Spectrum  $X_{\rm A}(f)$  of the sampled signal – real part and imaginary part

(3)  The sampling rate is now  $f_{\rm A} = 2 \cdot f_0 = 10 \ \text{kHz}$.

  • Only in the special case of the cosine signal the sampling theorem is satisfied, and it holds:
$$y_1(t) = x_1(t)   ⇒   A_1 \; \underline{=2 \ \text{V}} \text{ und }\varphi_1 \; \underline{= 0}.$$

This result is now to be derived mathematically, whereby a phase  $\varphi$  in the input signal is already taken into account with regard to the remaining subtasks:

$$x(t) = A \cdot \cos (2 \pi \cdot f_0 \cdot t - \varphi) \hspace{0.05cm}.$$
  • Then, for the spectral function sketched in the graph above:
$$X(f) = {A}/{2} \hspace{0.05cm} \cdot \hspace{0.05cm} {\rm e}^{{\rm j} \hspace{0.05cm} \cdot \hspace{0.05cm} \varphi} \cdot \delta (f+ f_{\rm 0} ) + {A}/{2} \hspace{0.05cm} \cdot \hspace{0.05cm} {\rm e}^{-{\rm j} \hspace{0.05cm} \cdot \hspace{0.05cm} \varphi} \cdot \delta (f- f_{\rm 0} )\hspace{0.05cm}.$$
  • With the abbreviations
$$R = {A}/{2} \hspace{0.05cm} \cdot \hspace{0.05cm} \cos(\varphi) \hspace{0.5cm}{\rm and} \hspace{0.5cm}I ={A}/{2} \hspace{0.05cm} \cdot \hspace{0.05cm} \sin(\varphi)$$
can also be written for this:
$$X(f) = (R + {\rm j} \cdot I) \cdot \delta (f+ f_{\rm 0} ) + (R - {\rm j} \cdot I) \cdot \delta (f- f_{\rm 0} )\hspace{0.05cm}.$$
  • The spectrum of the signal  $x_{\rm A}(t)$  sampled with  $f_{\rm A} = 2f_0$  is thus:
$$X_{\rm A}(f) = \sum_{\mu = - \infty }^{+\infty} X (f- \mu \cdot f_{\rm A} )= \sum_{\mu = - \infty }^{+\infty} X (f- 2\mu \cdot f_{\rm 0} )\hspace{0.05cm}.$$
  • The bottom graph shows that  $X_{\rm A}(f)$  consists of Dirac functions at  $\pm f_0$,  $\pm 3f_0$,  $\pm 5f_0$,  and so on.
  • All weights are purely real and equal to  $2 \cdot R$.
  • The imaginary parts of the periodically continued spectrum cancel out.
  • If one further takes into account the rectangular low-pass filter whose cut-off frequency lies exactly at  $f_{\rm G} = f_0$,  as well as   $H(f_{\rm G}) = 0.5$, one obtains for the spectrum after signal reconstruction:
$$Y(f) = R \cdot \delta (f+ f_{\rm 0} ) + R \cdot \delta (f- f_{\rm 0} )\hspace{0.05cm}, \hspace{0.5cm} R = {A}/{2} \hspace{0.05cm} \cdot \hspace{0.05cm} \cos(\varphi)\hspace{0.05cm}.$$
  • The inverse Fourier transformation leads to
Reconstruction of the sampled sine signal
$$y(t) = A \cdot \cos (\varphi)\cdot \cos (2 \pi \cdot f_0 \cdot t ) \hspace{0.05cm}.$$
  • Thus, a cosine-shaped progression results independent of the input phase  $\varphi$ .
  • If  $\varphi = 0$  as with the signal  $x_1(t)$, the amplitude of the output signal is also equal to  $A$.

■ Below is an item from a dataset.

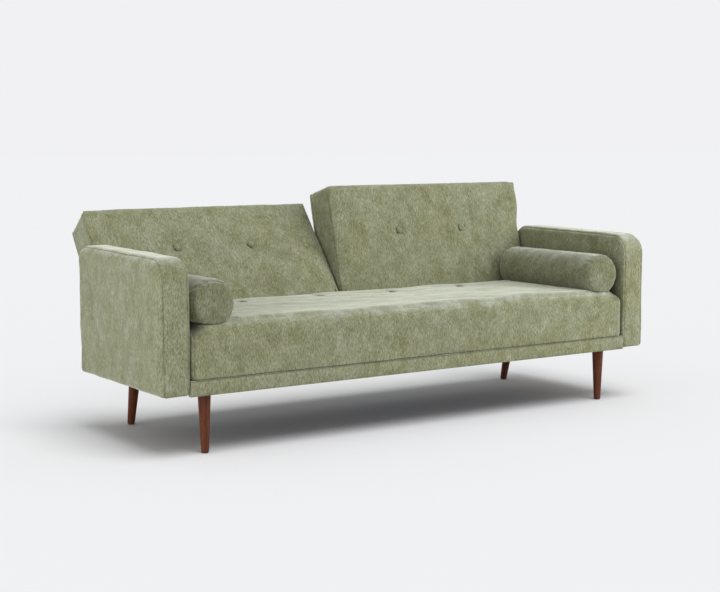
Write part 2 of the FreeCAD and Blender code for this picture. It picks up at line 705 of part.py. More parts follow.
def make_back(word, side, tilt):
    """Foam round a webbed timber frame, in a buttoned cover with a rear panel."""
    outside = back_block(f"{word}_back_outside", side, "0")
    inside = back_block(f"{word}_back_inside", side, "cloth")
    slots = []
    rooms = []
    for which, outer in (("inner", False), ("outer", True)):
        name = f"{word}_{which}"
        slots.append(block(f"{name}_leaf_slot",
                           hinge_across(side, outer, "seat_leaf_at - 0.8", "back_leaf_at + 0.5"),
                           ("-heel - 1", "head + 1"), ("-heel - 1", "head + 1")))
        rooms.append(block(f"{name}_pin_room",
                           hinge_across(side, outer, "seat_leaf_at - 3", "stile_at + 3.5"),
                           ("-10", "10"), ("-10", "10")))
        rooms.append(block(f"{name}_leaf_room",
                           hinge_across(side, outer, "seat_leaf_at - 1.5", "stile_at"),
                           ("-head - 1", "back_frame_deep - 18"), ("-head - 1", "156")))
    wells = [rod_along(f"{word}_{near}_well", f"{side} * {near}", ("-heel - 1", "-heel + 14"),
                       "button_height", "button + 0.5") for near in ("near_button", "far_button")]
    keep(lean(cut(f"{word}_back_cover", outside, [inside] + slots + wells), tilt))
    panel_x = across(side, "back_near + cloth", "back_far - cloth")
    panel = padded_outline(f"{word}_panel_blank", [
        ("back_thick - cloth", "-heel + cloth"), ("back_thick", "-heel + cloth"),
        ("back_thin", "back_height - cloth"), ("back_thin - cloth", "back_height - cloth")], panel_x)
    trimmed = doc.addObject("Part::Common", f"{word}_back_rear_panel")
    trimmed.Base = panel
    trimmed.Tool = inside
    keep(lean(trimmed, tilt))
    frame_x = across(side, "stile_at", "hinge_span - stile_at")
    pocket = block(f"{word}_frame_space", frame_x, ("pad", "back_thick + 10"),
                   ("back_frame_low", "back_frame_high"))
    keep(lean(cut(f"{word}_back_foam", inside, [pocket, panel] + slots + rooms + wells), tilt))
    depth = ("pad + strap_thick", "back_frame_deep")
    height = ("back_frame_low", "back_frame_high")
    middle = "hinge_span / 2"
    frame = joined(f"{word}_back_frame", [
        block(f"{word}_bottom_rail", frame_x, depth, (height[0], f"{height[0]} + back_rail")),
        block(f"{word}_top_rail", frame_x, depth, (f"{height[1]} - back_rail", height[1])),
        block(f"{word}_near_stile", across(side, "stile_at", "stile_at + back_stile"),
              depth, height),
        block(f"{word}_middle_stile",
              across(side, f"{middle} - back_stile / 2", f"{middle} + back_stile / 2"),
              depth, height),
        block(f"{word}_far_stile",
              across(side, "hinge_span - stile_at - back_stile", "hinge_span - stile_at"),
              depth, height)])
    keep(lean(frame, tilt))
    straps = [block(f"{word}_strap_{number}", frame_x, ("pad", "pad + strap_thick"),
                    (f"strap_first + {number} * strap_pitch",
                     f"strap_first + {number} * strap_pitch + strap")) for number in range(5)]
    keep(lean(group(f"{word}_back_webbing", straps), tilt))
    buttons = []
    for near in ("near_button", "far_button"):
        x = f"{side} * {near}"
        cap = rod_along(f"{word}_{near}_cap", x, ("-heel", "-heel + 5"), "button_height", "button")
        shank = rod_along(f"{word}_{near}_shank", x, ("-heel + 5", "-heel + 13"),
                          "button_height", "2")
        buttons.append(joined(f"{word}_{near}", [cap, shank]))
    keep(lean(group(f"{word}_back_buttons", buttons), tilt))
    screws = make_back_leaf(f"{word}_inner", side, False, tilt)
    screws += make_back_leaf(f"{word}_outer", side, True, tilt)
    keep(lean(group(f"{word}_hinge_back_screws", screws), tilt))


# ---------------------------------------------------------------------------
# Bolsters
# ---------------------------------------------------------------------------
def bolster_block(name, side, inset):
    """A round-ended cylinder from front to back, flat where it rests."""
    body = doc.addObject("PartDesign::Body", f"{name}_round")
    roll = body.newObject("PartDesign::AdditiveCylinder", f"{name}_cylinder")
    bind(roll, Radius=f"bolster_radius - {inset}",
         Height=f"bolster_back - bolster_front - 2 * {inset}")
    rounded(body, f"{name}_ends", [(0.5, 0.5, 0), (0.5, 0.5, 1)], f"bolster_round - {inset}")
    body.Placement = FreeCAD.Placement(
        FreeCAD.Vector(), FreeCAD.Rotation(FreeCAD.Vector(-1, 0, 0), 90))
    place(body, f"{side} * bolster_across", f"front + bolster_front + {inset}", "bolster_height")
    above = block(f"{name}_above", (f"{side} * bolster_across - 100", f"{side} * bolster_across + 100"),
                  ("front", "front + bolster_back + 10"), (f"seat_top + rest_gap + {inset}", "600"))
    common = doc.addObject("Part::Common", name)
    common.Base = body
    common.Tool = above
    return common


def make_bolster(word, side):
    """A filling in a cloth cover, which opens along its underside."""
    outside = bolster_block(f"{word}_bolster_outside", side, "0")
    filling = keep(bolster_block(f"{word}_bolster_filling", side, "bolster_cloth"))
    x = f"{side} * bolster_across"
    opening = block(f"{word}_zip_opening", (f"{x} - 2", f"{x} + 2"),
                    ("front + 80", "front + 460"),
                    ("seat_top", "seat_top + rest_gap + bolster_cloth"))
    keep(cut(f"{word}_bolster_cover", outside, [filling, opening]))


# ---------------------------------------------------------------------------
# The whole
# ---------------------------------------------------------------------------
make_base()
for word, side in SIDES:
    make_arm(word, side)
make_arm_bolts()
make_seat()
make_springs()
make_legs()
make_seat_leaves()
make_back("left", -1, "left_tilt")
make_back("right", 1, "right_tilt")
for word, side in SIDES:
    make_bolster(word, side)
doc.recompute()


def extent():
    """The lowest and highest Y of all the sub-parts."""
    boxes = [part.Shape.optimalBoundingBox(False, False) for part in parts]
    return min(box.YMin for box in boxes), max(box.YMax for box in boxes)


# The origin goes under the middle of the whole, so the front plane moves.
low, high = extent()
sheet.set(FRONT_CELL, f"{value('front') - (low + high) / 2:.4f}")
doc.recompute()
low, high = extent()
print(f"front to back {low:.3f} to {high:.3f}, front plane at {value('front'):.3f}")

for item in doc.Objects:
    bad = [state for state in item.State if state in ("Invalid", "Error")]
    if bad:
        raise RuntimeError(f"{item.Label} is {bad}")
for part in parts:
    if part.Shape.isNull() or not part.Shape.isValid():
        raise RuntimeError(f"{part.Label} has no valid shape")
    if not part.Shape.Solids:
        raise RuntimeError(f"{part.Label} holds no solid")

os.makedirs("parts", exist_ok=True)
for part in parts:
    part.Shape.exportStep(f"parts/{part.Label}.step")
print(len(parts), "sub-parts written")
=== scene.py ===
# %% [markdown]
# # A futon sofa bed
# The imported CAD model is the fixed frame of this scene.  Its timber, hinges,
# springs, legs and screws stay as they are and only get a finish.  Everything
# soft is made here round them, as surfaces worked out with arrays.

# %% Load the frame
import json
import math

import bmesh
import bpy
import numpy as np
from mathutils import Matrix, Vector

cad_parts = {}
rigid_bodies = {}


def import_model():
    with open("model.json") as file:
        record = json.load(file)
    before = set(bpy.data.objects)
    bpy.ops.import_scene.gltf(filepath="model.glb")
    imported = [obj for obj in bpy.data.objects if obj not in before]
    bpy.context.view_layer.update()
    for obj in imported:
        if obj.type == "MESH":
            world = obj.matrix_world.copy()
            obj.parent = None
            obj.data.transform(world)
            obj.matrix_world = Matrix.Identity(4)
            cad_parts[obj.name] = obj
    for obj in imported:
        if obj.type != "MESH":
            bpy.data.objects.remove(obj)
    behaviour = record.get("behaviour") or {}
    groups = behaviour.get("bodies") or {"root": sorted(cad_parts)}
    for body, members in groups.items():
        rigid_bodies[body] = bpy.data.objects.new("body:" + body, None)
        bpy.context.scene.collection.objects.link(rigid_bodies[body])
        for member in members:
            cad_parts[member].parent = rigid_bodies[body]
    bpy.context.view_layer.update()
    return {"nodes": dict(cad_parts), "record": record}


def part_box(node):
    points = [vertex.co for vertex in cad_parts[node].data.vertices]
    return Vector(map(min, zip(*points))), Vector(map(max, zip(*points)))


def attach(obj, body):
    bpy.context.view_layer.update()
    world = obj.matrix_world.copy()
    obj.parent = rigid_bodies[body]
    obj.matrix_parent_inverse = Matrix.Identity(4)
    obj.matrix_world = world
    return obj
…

(4)  The sine signal has the phase  $90^\circ$.

  • From this follows directly  $y_2(t) = 0$   ⇒   amplitude $\underline{A_2 = 0}$.
  • This result becomes understandable if you look at the samples in the graph.
  • All samples (red circles) are zero, so there can be no signal even after the filter.


Reconstruction of a harmonic oscillation with  $60^\circ$ phase

(5)  Despite   ⇒   $\varphi = 60^\circ$ gilt $\varphi_3 = 0$   ⇒   the reconstructed signal  $y_3(t)$  is cosine-shaped, too. 

  • The amplitude is equal to
$$A_3 = A \cdot \cos (60^{\circ})= {A}/{2} \hspace{0.15 cm}\underline{= 1\,{\rm V}} \hspace{0.05cm}.$$
  • If you look at the samples drawn in red in the graph, you will admit that you as a "signal reconstructor" would not make any other decision than the low-pass.
  • Because, you don't know the turquoise curve.